British diplomat (born 1969)

Dr Francis Vijay Rangarajan CMG (born 22 September 1969) is an Indian-born British civil servant who is the Chief Executive of the Electoral Commission. His appointment was announced on 30 January 2024, and he took up the post at the beginning of March 2024. He previously served as the British Ambassador to Brazil from May 2017 to August 2020.

==Early life and education==
Rangarajan was born in New Delhi, India to Tamil parents, and educated at Cranbrook School and Selwyn College, Cambridge, where he graduated with a BA (Hons) degree in natural sciences in 1990, a Masters degree in maths, and a PhD in Astrophysics in 1995.

==Career==
Rangarajan worked in the British Representation in Brussels on trade policy and political affairs, later leading the Justice and Home Affairs section, covering immigration, asylum, data sharing, counter-terrorism, civil and criminal law.
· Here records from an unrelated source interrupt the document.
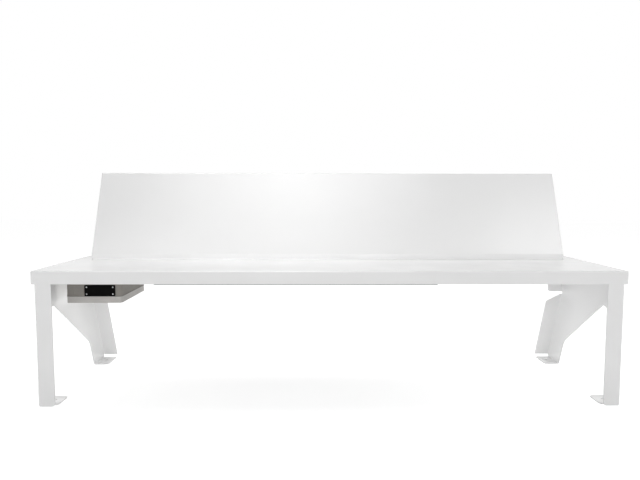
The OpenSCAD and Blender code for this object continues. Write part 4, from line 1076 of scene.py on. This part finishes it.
def add_front_lamps():
    """Bright bands of the backrest, of the bend at its foot and of the corner with the seat."""
    for i, ((upper_w, upper), (lower_w, lower)) in enumerate(zip(UPPER_GLOW, LOWER_GLOW)):
        add_front_glow(f"upper_{i}", -0.46, 6.2, upper_w, 2.6, upper)
        add_front_glow(f"lower_{i}", -1.0, 3.5, lower_w, 2.8, lower)
    add_front_glow("bend_left", -1.8, 2.1, 1.7, 1.4, 11.0)
    add_front_glow("bend_mid", -0.15, 2.1, 1.4, 1.4, 9.0)
    add_front_glow("corner_wide", 0, 0.95, 6.4, 0.9, 1.5)
    add_front_glow("corner_glow", -0.36, 0.95, 2.4, 0.9, 9.5, y=FRONT_Y + 0.01)
    add_lamp("right_box", (2.65, -3.2, 2.85), (0.85, 0, 0.6), 1.2, 1.6, 3.8, diffuse=False)


def add_low_fills():
    """Soft light for the front, the legs and the underside, which leaves the gloss alone."""
    add_lamp("front_low", (0, -3.6, 0.42), (0, 0, 0.3), 4.6, 0.8, 1.52, glossy=False)
    add_lamp("left_low", (-4.0, -1.7, 0.5), (0.8, 0.1, 0.25), 2.6, 0.9, 1.42, glossy=False)
    add_lamp("right_low", (4.0, -1.7, 0.5), (-0.8, 0.1, 0.25), 2.6, 0.9, 1.7, glossy=False)
    add_lamp("under_fill", (0, 0.02, 0.012), (0, 0.02, 1), 1.7, 0.42, 0.15, glossy=False)


def add_top_lamps():
    """Light from above, and the glow on the front fold and on the seat before the backrest."""
    add_lamp("top_box", (0, 0.8, 3.6), (0, 0, 0.4), 3.4, 2.2, 2.2)
    add_lamp("top_glow", (-0.35, 0.8, 3.5), (-0.15, 0, 0.4), 1.3, 1.2, 0.95, glossy=False)
    add_lamp("fold_glow", (-1.25, -0.6, 3.5), (-1.25, -0.6, 0), 2.6, 1.0, 7.5, diffuse=False)
    add_lamp("foot_glow", (-0.4, -0.9, 3.6), (-0.4, -0.9, 0), 1.6, 1.0, 7.0, diffuse=False)


def add_small_fills():
    """Fills for the front foot tabs, the end frames' inner sides and the slot beside the box."""
    for side in (-1, 1):
        x = side * 0.945
        add_lamp(f"tab_fill_{side}", (x, -0.24, 0.035), (x, -0.24, 0), 0.05, 0.06, 0.75, glossy=False)
        x, radiance = side * 0.75, 0.31 - side * 0.03
        add_lamp(f"web_fill_{side}", (x, 0.03, 0.16), (2 * x, 0.03, 0.16), 0.36, 0.26, radiance, glossy=False)
    lo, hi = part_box("box_body")
    at = (lo.x - 0.003, lo.y + 0.09, hi.z - 0.083)
    add_lamp("slot_fill", at, (at[0] - 1, at[1], at[2]), 0.18, 0.085, 0.6, glossy=False)


add_world()
add_floor()
add_front_lamps()
add_low_fills()
add_top_lamps()
add_small_fills()
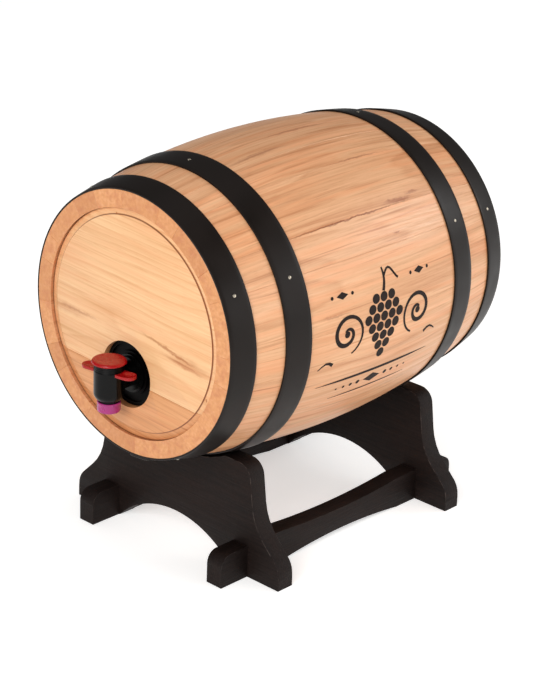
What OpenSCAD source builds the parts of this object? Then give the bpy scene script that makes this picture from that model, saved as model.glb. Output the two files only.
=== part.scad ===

From 2003 to 2006 he served as the Deputy British Ambassador to Mexico.

He worked in the Ministry of Justice and Cabinet Office on political and constitutional reform of the UK: running elections, Parliament and the development of devolution in the UK. This involved establishing the UK Supreme Court and the Independent Parliamentary Standards Authority, and the reform of electoral registration.

He then set up the FCO’s Multilateral Policy Directorate, responsible for the UN, Council of Europe, Commonwealth, OSCE, and work on international human rights and conflict issues. He also negotiated major changes to the European Convention on Human Rights.

He was Europe Director, responsible for work on the UK EU referendum, associated negotiations, and wider EU policy such as on energy, social security and foreign policy.

From May 2017 to August 2020 he was the British Ambassador to Brazil.

He was a Director General at the Foreign, Commonwealth and Development Office (FCDO) from 2020 to 2024. His role initially focused on the Americas and Overseas Territories, and later on the Indo-Pacific, Middle East and North Africa.

Prior to working for the FCDO, Rangarajan worked for the UK's Ministry of Justice and Cabinet Office, focusing on political and constitutional reform.

==Awards and honours==
He was made a Companion of the Order of St Michael and St George (CMG) in the 2015 Birthday Honours.